Exactly reproduce the lines that follow.

★ ★ ★ ★

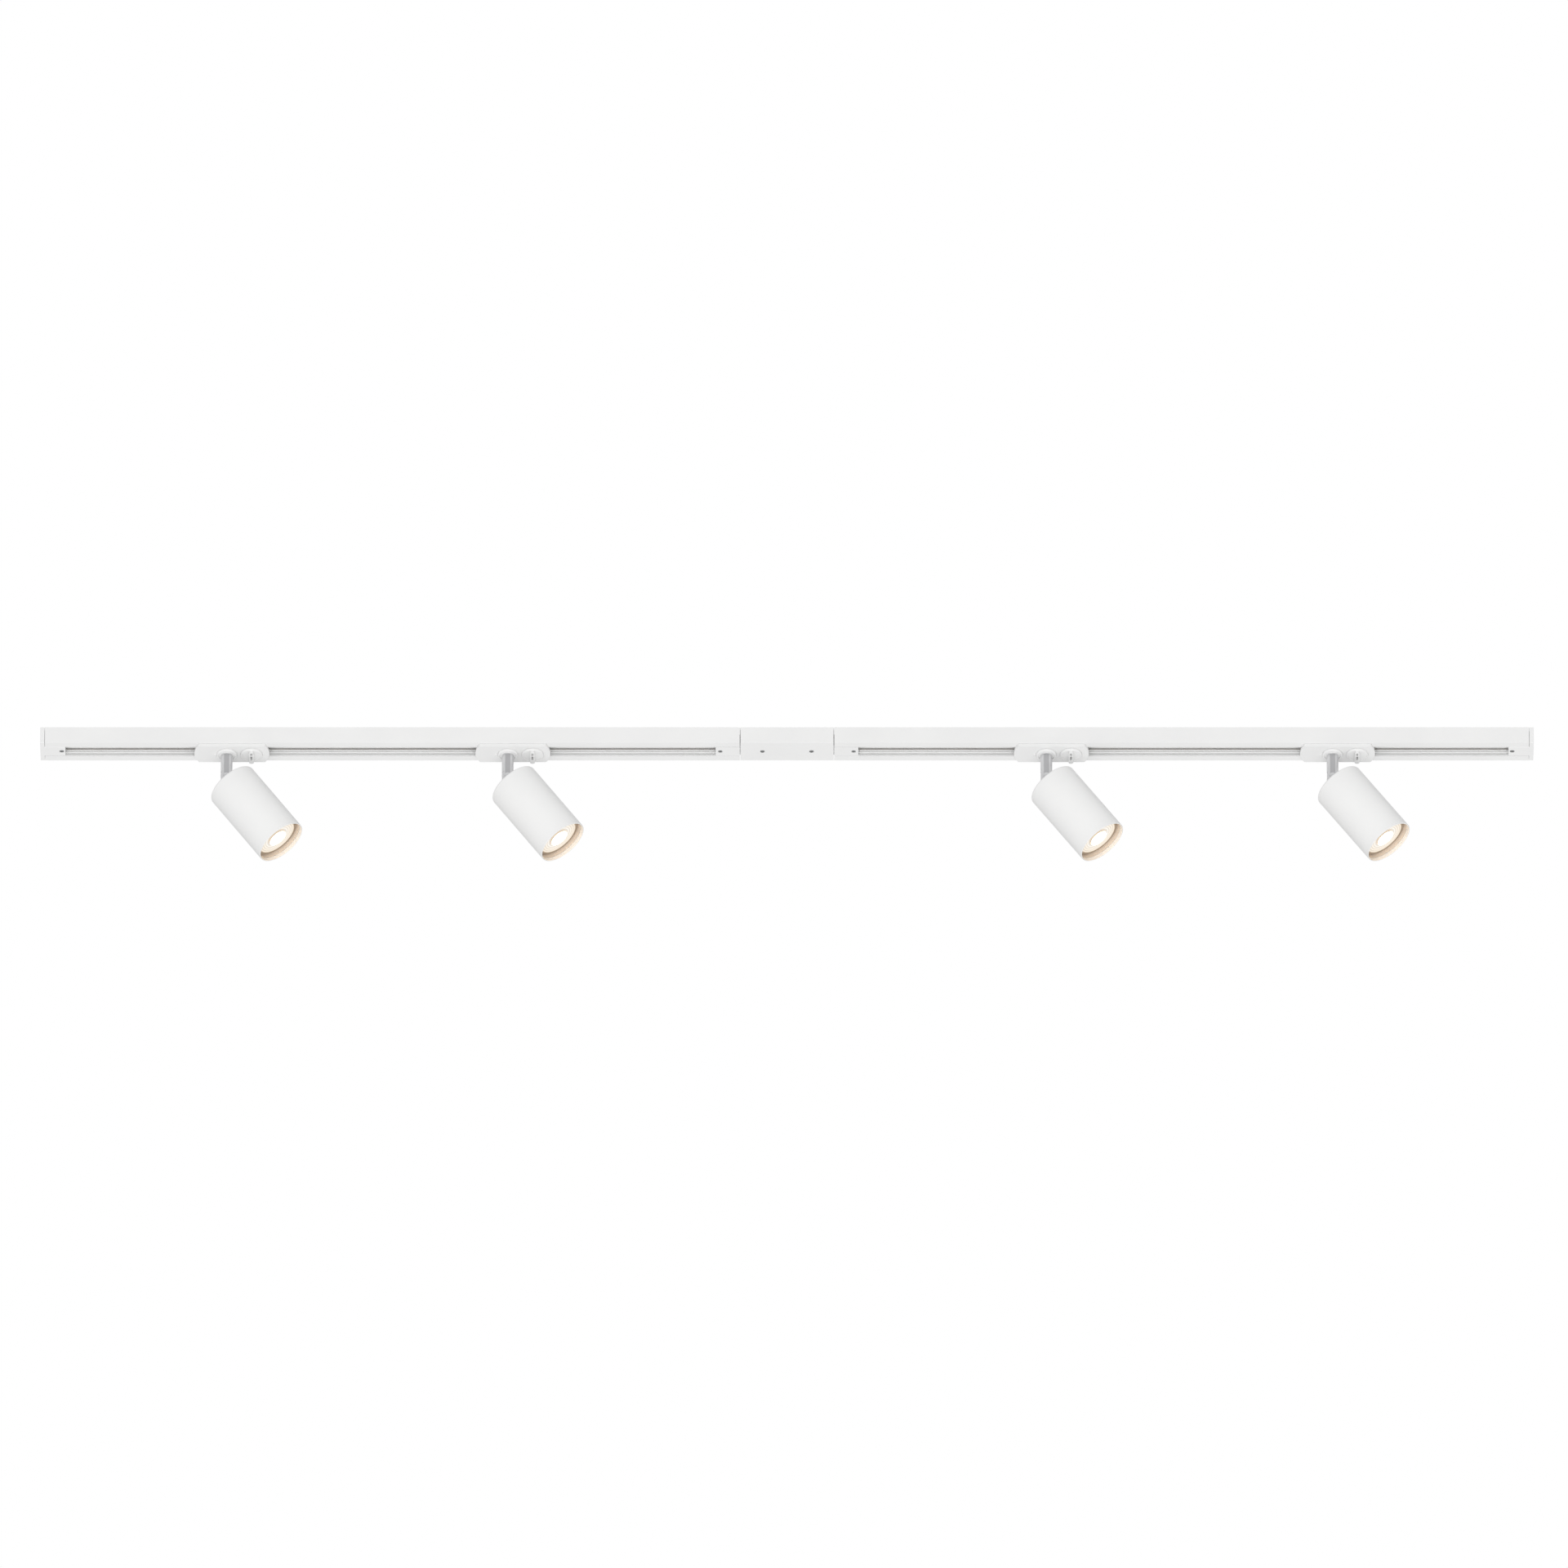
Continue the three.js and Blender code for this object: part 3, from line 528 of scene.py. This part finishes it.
def make_feeder_cover():
    low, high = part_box("feeder_cover")
    cover = prism("feeder_cover_shell", body_outline(), low.x + JOINT_GAP, high.x - JOINT_GAP, "X")
    inner = RAIL_HALF_WIDTH - WALL
    hollow = [(-inner, UNDERSIDE + WALL), (inner, UNDERSIDE + WALL), (inner, MM), (-inner, MM)]
    cutters = [prism("cutter", hollow, low.x - MM, high.x + MM, "X")]
    for number in (1, 2):
        centre = sum(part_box(f"cover_screw_{number}"), Vector()) / 2
        cutters.append(drum("cutter", centre.x, 0, 1.6 * MM, UNDERSIDE - MM, UNDERSIDE + 3 * MM))
        cutters.append(drum("cutter", centre.x, 0, SCREW_SEAT, UNDERSIDE - MM, UNDERSIDE + 0.8 * MM))
    carve(cover, *cutters)
    soften(cover, 0.45 * MM)
    finish_piece(cover, "track", WHITE_PAINT, "feeder_cover")


def make_end_cap(side, sign):
    low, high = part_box(f"{side}_end_cap")
    outer = low.x if sign < 0 else high.x
    plate_inner = outer - sign * 4.7 * MM
    tongue_end = high.x if sign < 0 else low.x
    plate = prism("plate", body_outline(), min(outer, plate_inner), max(outer, plate_inner), "X")
    reach = sorted((tongue_end, plate_inner + sign * MM))
    tongue = block("tongue", *reach, -TONGUE_HALF, TONGUE_HALF, UNDERSIDE, -3.7 * MM)
    join(plate, tongue)
    centre = sum(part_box(f"{side}_cap_screw"), Vector()) / 2
    carve(plate, drum("cutter", centre.x, 0, SCREW_SEAT, UNDERSIDE - MM, UNDERSIDE + 2.1 * MM),
          drum("cutter", centre.x, 0, 1.6 * MM, UNDERSIDE, -MM))
    plate.name = f"{side}_end_cap_moulding"
    soften(plate, 0.5 * MM)
    finish_piece(plate, "track", WHITE_PLASTIC, f"{side}_end_cap")


make_feeder_cover()
for side, sign in (("left", -1), ("right", 1)):
    make_end_cap(side, sign)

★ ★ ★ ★

Task response:
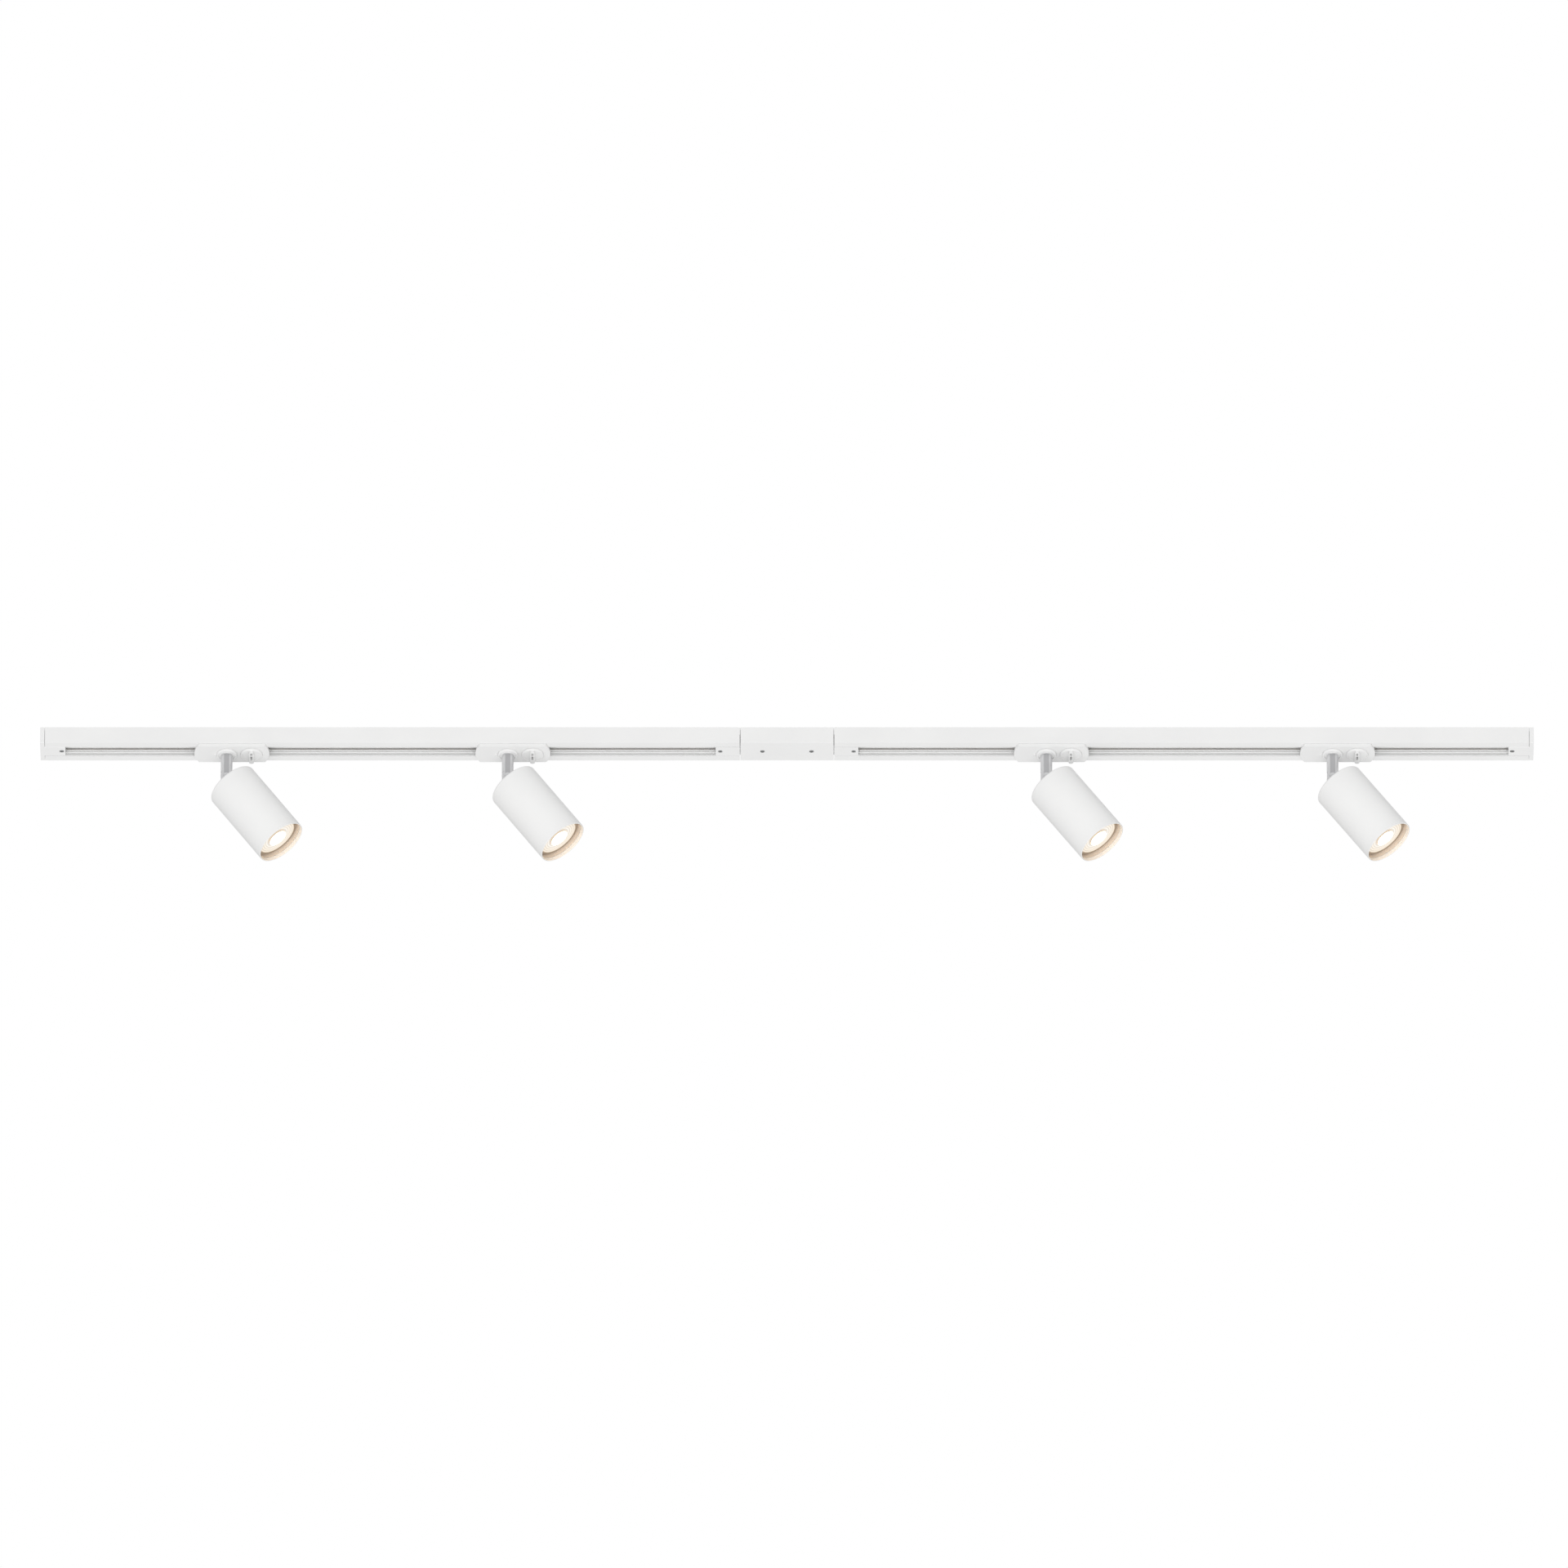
Continue the three.js and Blender code for this object: part 3, from line 528 of scene.py. This part finishes it.
def make_feeder_cover():
    low, high = part_box("feeder_cover")
    cover = prism("feeder_cover_shell", body_outline(), low.x + JOINT_GAP, high.x - JOINT_GAP, "X")
    inner = RAIL_HALF_WIDTH - WALL
    hollow = [(-inner, UNDERSIDE + WALL), (inner, UNDERSIDE + WALL), (inner, MM), (-inner, MM)]
    cutters = [prism("cutter", hollow, low.x - MM, high.x + MM, "X")]
    for number in (1, 2):
        centre = sum(part_box(f"cover_screw_{number}"), Vector()) / 2
        cutters.append(drum("cutter", centre.x, 0, 1.6 * MM, UNDERSIDE - MM, UNDERSIDE + 3 * MM))
        cutters.append(drum("cutter", centre.x, 0, SCREW_SEAT, UNDERSIDE - MM, UNDERSIDE + 0.8 * MM))
    carve(cover, *cutters)
    soften(cover, 0.45 * MM)
    finish_piece(cover, "track", WHITE_PAINT, "feeder_cover")


def make_end_cap(side, sign):
    low, high = part_box(f"{side}_end_cap")
    outer = low.x if sign < 0 else high.x
    plate_inner = outer - sign * 4.7 * MM
    tongue_end = high.x if sign < 0 else low.x
    plate = prism("plate", body_outline(), min(outer, plate_inner), max(outer, plate_inner), "X")
    reach = sorted((tongue_end, plate_inner + sign * MM))
    tongue = block("tongue", *reach, -TONGUE_HALF, TONGUE_HALF, UNDERSIDE, -3.7 * MM)
    join(plate, tongue)
    centre = sum(part_box(f"{side}_cap_screw"), Vector()) / 2
    carve(plate, drum("cutter", centre.x, 0, SCREW_SEAT, UNDERSIDE - MM, UNDERSIDE + 2.1 * MM),
          drum("cutter", centre.x, 0, 1.6 * MM, UNDERSIDE, -MM))
    plate.name = f"{side}_end_cap_moulding"
    soften(plate, 0.5 * MM)
    finish_piece(plate, "track", WHITE_PLASTIC, f"{side}_end_cap")


make_feeder_cover()
for side, sign in (("left", -1), ("right", 1)):
    make_end_cap(side, sign)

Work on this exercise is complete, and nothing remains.